In this installation, Cullen punctures books with pencils or other materials that render the books impenetrable. The found books here have had a variety of things done to them: one is perforated with holes that have then been filled with pink plasticine, another has had a square cut out, leaving a gap with the pages once were, while yet another has a formation of rulers extending out from its front and back covers. Together, the works function almost like a series of sculptural ploys that test how books, as things, can be re-formulated, reconstructed and rethought in combination with different materials or methods. Rather than learning through books, Cullen suggests the possibility of a new type of learning with them. The esoteric titles, which seem to promise enlightenment, keep these two modes of learning in permanent tension. Positioned somewhere between the language of things and the language of objects while all the while denying us access to the language of words on the pages, Models, Methods and Assumptions presents to the viewer an altogether different type of reading. – Ioana Gordon Smith

11 September – 11 October 2015​


Sam Morrison
Courtesy of the artist

The current window presents a series of images – tiled using standard A4-size paper – that will change over on a regular basis. The images come from Sam Morrison, who has a keen eye for the unusual, the quirky and the humorously stereotypical around his Avondale neighbourhood.

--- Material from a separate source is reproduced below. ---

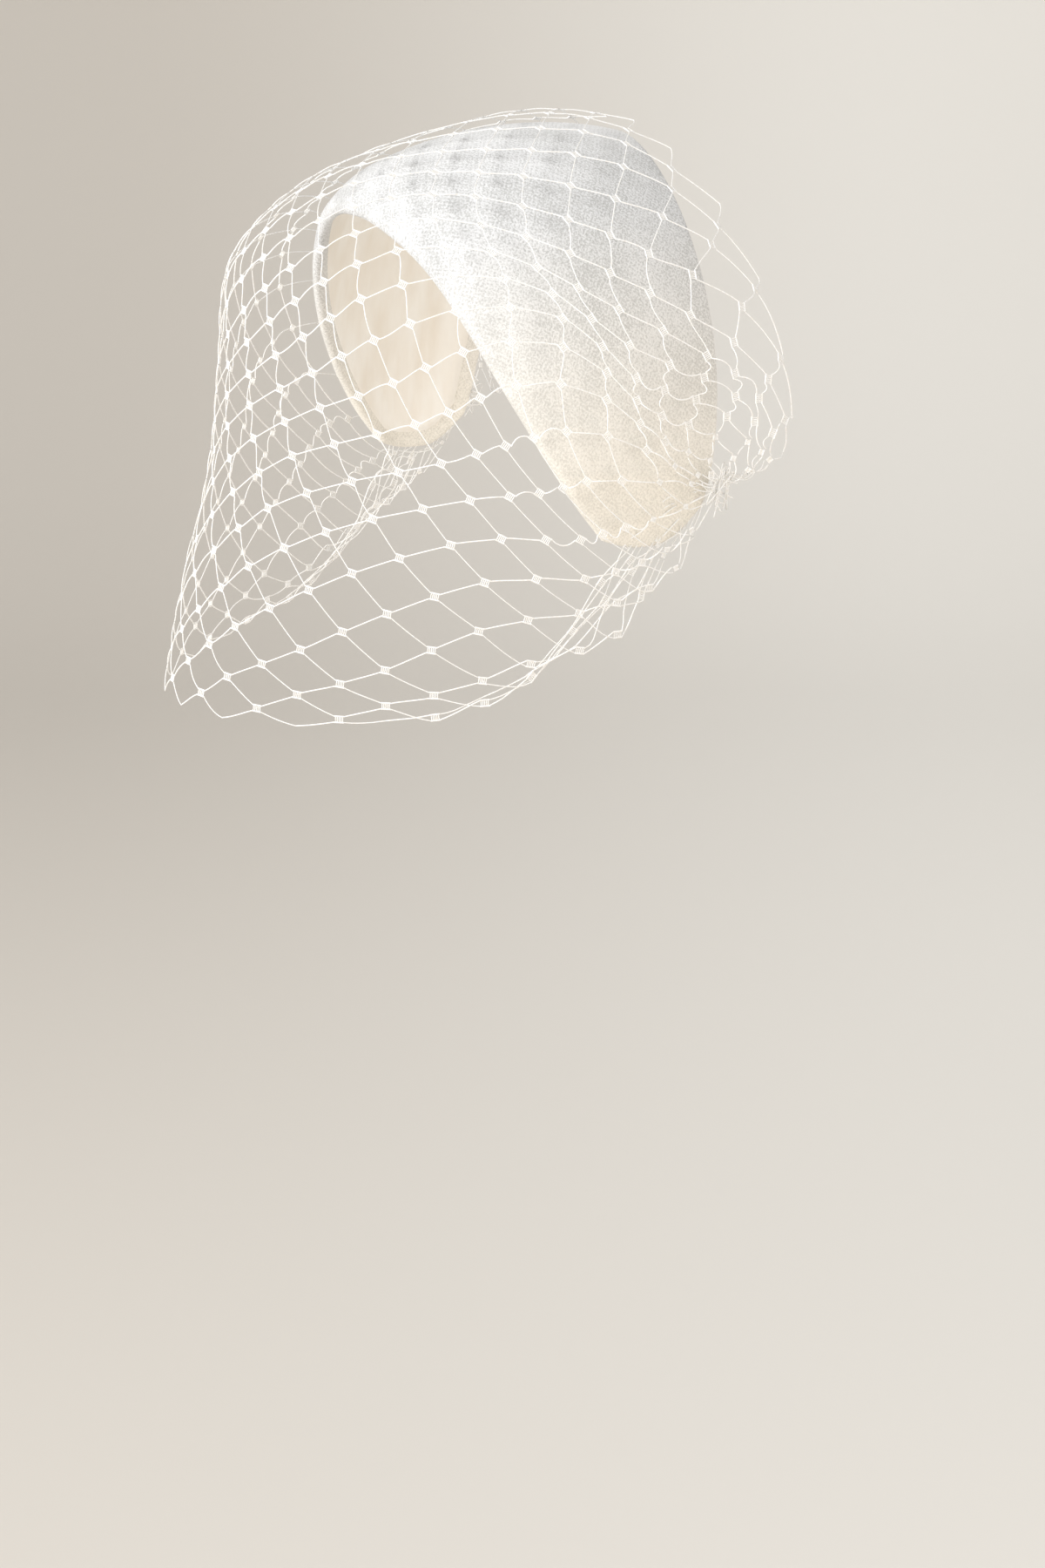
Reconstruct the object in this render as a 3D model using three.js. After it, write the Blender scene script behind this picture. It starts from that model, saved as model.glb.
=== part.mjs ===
// A bridal half hat with a birdcage veil, built as it is sewn: a velvet-covered band
// that crosses the crown of the head from ear to ear, its thin lining, and one strip of
// netting that is gathered to the hat's rear lower corners and stands over hat and face.
// Millimetres. +Z is up, the face looks along -Y and the wearer's left is +X.
// The origin is on the mid-plane, on the crown of the head, where the hat sits.

import * as THREE from "three";
import { mergeVertices } from "three/addons/utils/BufferGeometryUtils.js";

const rad = THREE.MathUtils.degToRad;

// The head that the hat is shaped to: an egg whose long axis rises towards the back.
const head = {
  halfWidth: 77,
  halfHeight: 95.2,
  halfLength: 104.5,
  tilt: rad(25.3),
  centreY: 2.8,
  centreZ: -96.5,
};

// The crown, one row for each place along the arch from the top of the head to the ear:
// the arch angle, the two edges, and how far the velvet stands off the head.
const crownRows = [
  { arch: 0, frontY: -52, backY: 37.6, frontLift: 8.5, nearLift: 11.6, midLift: 10.4, backLift: 10.8 },
  { arch: 15, frontY: -50.2, backY: 34.2, frontLift: 7.6, nearLift: 10.8, midLift: 9.9, backLift: 9.6 },
  { arch: 30, frontY: -46.4, backY: 33, frontLift: 6.6, nearLift: 9.4, midLift: 9.0, backLift: 8.4 },
  { arch: 45, frontY: -42, backY: 32.2, frontLift: 6.1, nearLift: 8.2, midLift: 8.1, backLift: 7.6 },
  { arch: 60, frontY: -36, backY: 30.8, frontLift: 5.8, nearLift: 7.4, midLift: 7.4, backLift: 7.1 },
  { arch: 75, frontY: -27.6, backY: 28, frontLift: 5.7, nearLift: 6.8, midLift: 6.9, backLift: 6.8 },
  { arch: 87, frontY: -18.4, backY: 24.4, frontLift: 5.5, nearLift: 6.2, midLift: 6.3, backLift: 6.2 },
  { arch: 99, frontY: -6, backY: 17, frontLift: 5.2, nearLift: 5.6, midLift: 5.6, backLift: 5.6 },
];
const crown = {
  wall: 2.4, // stiff foundation and velvet together
  frontRoll: 5, // thickness of the padded front edge
  rollWidth: 9, // how far back the padding reaches
  hemWall: 3.2, // thickness of the turned hem at the ears
  tipArch: 97.4, // where the band ends over the ear
  frontCorner: 2.2, // how much sooner, in degrees, its corners end
  backCorner: 7.5,
};
const lining = { wall: 0.8, gap: 0.6, inset: 5 };

// The veil, one row for each hoop of the strip from its top edge behind the hat to its
// bottom edge at the chin: where the hoop crosses the mid-plane, how squarely it runs
// off to the side there, and how it leaves the gather.
const veilHoops = [
  { midY: 40.5, midZ: 12, shoulder: 43, leaveX: 34, leaveY: 46, leaveZ: 8 },
  { midY: 8, midZ: 14.5, shoulder: 52, leaveX: 24, leaveY: 24, leaveZ: 46 },
  { midY: -32, midZ: 7, shoulder: 52, leaveX: 17, leaveY: -2, leaveZ: 60 },
  { midY: -66, midZ: -5, shoulder: 50, leaveX: 14, leaveY: -28, leaveZ: 58 },
  { midY: -90, midZ: -26, shoulder: 49, leaveX: 13, leaveY: -50, leaveZ: 44 },
  { midY: -96, midZ: -58, shoulder: 44, leaveX: 15, leaveY: -64, leaveZ: 20 },
  { midY: -101, midZ: -92, shoulder: 43, leaveX: 16, leaveY: -68, leaveZ: -8 },
  { midY: -112, midZ: -126, shoulder: 45, leaveX: 16, leaveY: -62, leaveZ: -46 },
  { midY: -121, midZ: -160, shoulder: 46, leaveX: 14, leaveY: -48, leaveZ: -86 },
];
const veil = { wall: 1.2, reach: 0.93 };
const gather = {
  at: new THREE.Vector3(84, 29, -90), // where the netting is drawn together
  lift: new THREE.Vector3(2, 0.4, -1.5), // from there to the middle of the bunch
  size: new THREE.Vector3(4.8, 8.6, 11.6), // half its thickness, width and height
};

// Catmull-Rom through the rows of a table, for one column.
function column(rows, name, place) {
  const last = rows.length - 1;
  const i = Math.min(Math.max(Math.floor(place), 0), last - 1);
  const w = place - i;
  const at = (k) => {
    if (k < 0) return 2 * rows[0][name] - rows[1][name];
    if (k > last) return 2 * rows[last][name] - rows[last - 1][name];
    return rows[k][name];
  };
  const [a, b, c, d] = [at(i - 1), at(i), at(i + 1), at(i + 2)];
  return 0.5 * (2 * b + (c - a) * w + (2 * a - 5 * b + 4 * c - d) * w * w
    + (3 * b - a - 3 * c + d) * w * w * w);
}

// The place in the table that belongs to an arch angle.
function placeOfArch(arch) {
  let i = 0;
  while (i < crownRows.length - 2 && crownRows[i + 1].arch < arch) i += 1;
  return i + (arch - crownRows[i].arch) / (crownRows[i + 1].arch - crownRows[i].arch);
}

const smooth = (x) => {
  const t = Math.min(Math.max(x, 0), 1);
  return t * t * (3 - 2 * t);
};

// A point at an arch angle and a distance y along the head, standing off the head by lift.
function onHead(arch, y, lift) {
  const { halfWidth, halfHeight, halfLength, tilt, centreY, centreZ } = head;
  const [c, s] = [Math.cos(tilt), Math.sin(tilt)];
  const quad = (p, q) => {
    const [pl, ph] = [c * p.y + s * p.z, c * p.z - s * p.y];
    const [ql, qh] = [c * q.y + s * q.z, c * q.z - s * q.y];
    return (p.x * q.x) / halfWidth ** 2 + (pl * ql) / halfLength ** 2 + (ph * qh) / halfHeight ** 2;
  };
  const out = new THREE.Vector3(Math.sin(arch), 0, Math.cos(arch));
  const base = new THREE.Vector3(0, y - centreY, 0);
  const [qa, qb, qc] = [quad(out, out), 2 * quad(out, base), quad(base, base) - 1];
  const reach = (-qb + Math.sqrt(Math.max(qb * qb - 4 * qa * qc, 0))) / (2 * qa);
  const p = base.addScaledVector(out, reach);
  const along = (c * p.y + s * p.z) / halfLength ** 2;
  const across = (c * p.z - s * p.y) / halfHeight ** 2;
  const normal = new THREE.Vector3(p.x / halfWidth ** 2, c * along - s * across, s * along + c * across);
  return p.addScaledVector(normal.normalize(), lift).add(new THREE.Vector3(0, centreY, centreZ));
}

// How far the velvet stands off the head, across the band from its front edge to its back.
function standOff(place, v) {
  const front = column(crownRows, "frontLift", place);
  const near = column(crownRows, "nearLift", place);
  const mid = column(crownRows, "midLift", place);
  const back = column(crownRows, "backLift", place);
  if (v < 0.18) return front + (near - front) * Math.sin((Math.PI / 2) * (v / 0.18));
  const t = (v - 0.18) / 0.82;
  return near * (1 - t) * (1 - 2 * t) + mid * 4 * t * (1 - t) + back * t * (2 * t - 1);
}

// The band: u runs from ear to ear as -1 to 1 and v from the front edge to the back one.
// depth is 0 on the outside of the given layer and 1 on its inside.
function bandPoint(u, v, layer, depth) {
  const side = Math.sign(u) || 1;
  const turned = Math.abs(2 * v - 1) ** 3;
  const corner = v < 0.5 ? crown.frontCorner : crown.backCorner;
  const endArch = crown.tipArch - corner * turned - layer.inset / 1.5;
  const arch = Math.abs(u) * endArch;
  const place = placeOfArch(arch);
  const frontY = column(crownRows, "frontY", place) + layer.inset;
  const backY = column(crownRows, "backY", place) - layer.inset;
  const y = frontY + (backY - frontY) * v;
  const fromFront = (backY - frontY) * v;
  const fromBack = (backY - frontY) * (1 - v);
  const fromEnd = rad(endArch - arch) * head.halfWidth;
  const wall = layer.wallAt(fromFront, fromEnd);
  const edge = Math.min(fromFront, fromBack, fromEnd);
  const radius = wall / 2;
  const open = Math.min(edge / radius, 1);
  const round = Math.max(Math.sqrt(1 - (1 - open) ** 2), layer.blunt);
  const middle = standOff(place, v) - layer.belowAt(fromFront, fromEnd) - radius;
  return onHead(side * rad(arch), y, middle + radius * round * (1 - 2 * depth));
}

const crownLayer = {
  inset: 0,
  belowAt: () => 0,
  blunt: 0.2,
  wallAt: (fromFront, fromEnd) => crown.wall
    + (crown.frontRoll - crown.wall) * (1 - smooth(fromFront / crown.rollWidth))
    + (crown.hemWall - crown.wall) * (1 - smooth(fromEnd / crown.rollWidth)) * smooth(fromFront / 9),
};
const liningLayer = {
  inset: lining.inset,
  belowAt: (fromFront, fromEnd) => lining.gap
    + crownLayer.wallAt(fromFront + lining.inset, fromEnd + lining.inset),
  blunt: 0.5,
  wallAt: () => lining.wall,
};

// The veil's outer form: t runs down the strip from its top edge and s from side to side.
function veilMiddle(t, s) {
  const place = t * (veilHoops.length - 1);
  const row = (name) => column(veilHoops, name, place);
  const u = Math.abs(s);
  const mid = new THREE.Vector3(0, row("midY"), row("midZ"));
  const shoulder = mid.clone().add(new THREE.Vector3(row("shoulder"), 0, 0));
  const leave = gather.at.clone().add(new THREE.Vector3(row("leaveX"), row("leaveY"), row("leaveZ")));
  const point = new THREE.CubicBezierCurve3(mid, shoulder, leave, gather.at).getPoint(u);
  if (s < 0) point.x *= -1;
  return point;
}
function veilPoint(t, s, depth) {
  const step = 0.004;
  const down = veilMiddle(t + step, s).sub(veilMiddle(t - step, s));
  const over = veilMiddle(t, s + step).sub(veilMiddle(t, s - step));
  const normal = over.cross(down).normalize();
  return veilMiddle(t, s).addScaledVector(normal, veil.wall * (depth - 0.5));
}

// A closed shell through a grid of points on an outer and an inner face, with a rim.
function shellGeometry(rows, columns, pointAt) {
  const [n, m] = [rows.length, columns.length];
  const positions = [];
  const index = [];
  for (const depth of [0, 1]) {
    for (const a of rows) for (const b of columns) positions.push(...pointAt(a, b, depth).toArray());
  }
  const id = (depth, i, j) => depth * n * m + i * m + j;
  const quad = (a, b, c, d) => index.push(a, b, c, a, c, d);
  for (let i = 0; i < n - 1; i += 1) {
    for (let j = 0; j < m - 1; j += 1) {
      quad(id(0, i, j), id(0, i + 1, j), id(0, i + 1, j + 1), id(0, i, j + 1));
      quad(id(1, i, j), id(1, i, j + 1), id(1, i + 1, j + 1), id(1, i + 1, j));
    }
  }
  for (let i = 0; i < n - 1; i += 1) {
    quad(id(0, i, 0), id(1, i, 0), id(1, i + 1, 0), id(0, i + 1, 0));
    quad(id(0, i, m - 1), id(0, i + 1, m - 1), id(1, i + 1, m - 1), id(1, i, m - 1));
  }
  for (let j = 0; j < m - 1; j += 1) {
    quad(id(0, 0, j), id(0, 0, j + 1), id(1, 0, j + 1), id(1, 0, j));
    quad(id(0, n - 1, j), id(1, n - 1, j), id(1, n - 1, j + 1), id(0, n - 1, j + 1));
  }
  const geometry = new THREE.BufferGeometry();
  geometry.setAttribute("position", new THREE.Float32BufferAttribute(positions, 3));
  geometry.setIndex(index);
  return geometry;
}

const steps = (count, from = 0, to = 1) =>
  Array.from({ length: count + 1 }, (_, i) => from + ((to - from) * i) / count);

const halfArch = [1, 0.993, 0.97, 0.93, ...steps(11, 0.86, 0)];
const overArch = [...halfArch.map((u) => -u), ...halfArch.slice(0, -1).reverse()];
const acrossCrown = [0, 0.012, 0.035, 0.08, 0.14, ...steps(6, 0.22, 0.96), 0.985, 1];

function crownGeometry() {
  return shellGeometry(overArch, acrossCrown, (u, v, depth) => bandPoint(u, v, crownLayer, depth));
}
function liningGeometry() {
  return shellGeometry(overArch, steps(8), (u, v, depth) => bandPoint(u, v, liningLayer, depth));
}
function veilGeometry() {
  const sides = steps(34, -veil.reach, veil.reach);
  return shellGeometry(steps(18), sides, (t, s, depth) => veilPoint(t, s, depth));
}
// The bunched end of the netting: a lumpy knot, a little flattened against the velvet.
function gatherGeometry(side) {
  const geometry = new THREE.IcosahedronGeometry(1, 3);
  geometry.deleteAttribute("normal");
  geometry.deleteAttribute("uv");
  const bunch = mergeVertices(geometry, 1e-4);
  const position = bunch.attributes.position;
  const p = new THREE.Vector3();
  for (let i = 0; i < position.count; i += 1) {
    p.fromBufferAttribute(position, i);
    const lumps = 1 + 0.06 * Math.sin(5 * p.y + 1) * Math.sin(4 * p.z) + 0.04 * Math.sin(7 * p.x * side);
    p.multiplyScalar(lumps).multiply(gather.size);
    position.setXYZ(i, p.x, p.y, p.z);
  }
  return bunch;
}

const colours = { velvet: 0xf4efe6, satin: 0xf0e4d2, net: 0xf7f4ee };
const fabric = (color, roughness, name) =>
  new THREE.MeshStandardMaterial({ name, color, roughness, metalness: 0 });

const hat = new THREE.Group();
const add = (name, geometry, material, at) => {
  const mesh = new THREE.Mesh(geometry, material);
  mesh.name = name;
  if (at) mesh.position.copy(at);
  hat.add(mesh);
};
add("crown", crownGeometry(), fabric(colours.velvet, 0.95, "velvet"));
add("lining", liningGeometry(), fabric(colours.satin, 0.5, "satin"));
add("veil", veilGeometry(), fabric(colours.net, 0.8, "netting"));
for (const [side, name] of [[1, "gather_left"], [-1, "gather_right"]]) {
  const at = gather.at.clone().add(gather.lift);
  at.x *= side;
  add(name, gatherGeometry(side), fabric(colours.net, 0.8, `${name}_netting`), at);
}

export default hat;
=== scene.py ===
# Bridal half hat: a velvet band over the crown of the head, a satin lining and a gathered net veil.
import math
import bmesh
import bpy
import numpy as np
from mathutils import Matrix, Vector, noise


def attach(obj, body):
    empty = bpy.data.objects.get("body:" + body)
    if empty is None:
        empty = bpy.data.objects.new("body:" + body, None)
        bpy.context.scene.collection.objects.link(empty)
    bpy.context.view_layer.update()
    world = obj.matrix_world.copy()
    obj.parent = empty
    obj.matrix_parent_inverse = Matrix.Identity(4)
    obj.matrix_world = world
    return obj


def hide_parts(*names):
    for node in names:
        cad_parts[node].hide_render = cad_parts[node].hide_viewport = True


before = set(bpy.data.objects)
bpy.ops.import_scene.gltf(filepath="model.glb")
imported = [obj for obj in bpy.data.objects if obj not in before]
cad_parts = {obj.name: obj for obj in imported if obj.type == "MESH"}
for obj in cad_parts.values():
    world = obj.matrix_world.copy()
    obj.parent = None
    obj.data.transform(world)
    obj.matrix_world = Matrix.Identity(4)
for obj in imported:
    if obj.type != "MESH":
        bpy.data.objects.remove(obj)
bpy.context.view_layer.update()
mm = 0.001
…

13 October – 10 November 2015


Ingrid Murphy
earthenware, gold glaze
Courtesy of the artist

These four works each feature QR codes. When scanned by a QR code reader app on a smart device, the codes bring you online content developed or selected by Ingrid Murphy. These additional stories, images or videos ‘hack’ history by inserting a new interpretation of known figures, tropes and fables. Little Red Riding Hood, for example, becomes an ‘Occupy Wall Street’ protestor; two stolid deer hunters become coy companions.  Scan these codes to bring the objects to life, or see our friendly team at reception for assistance.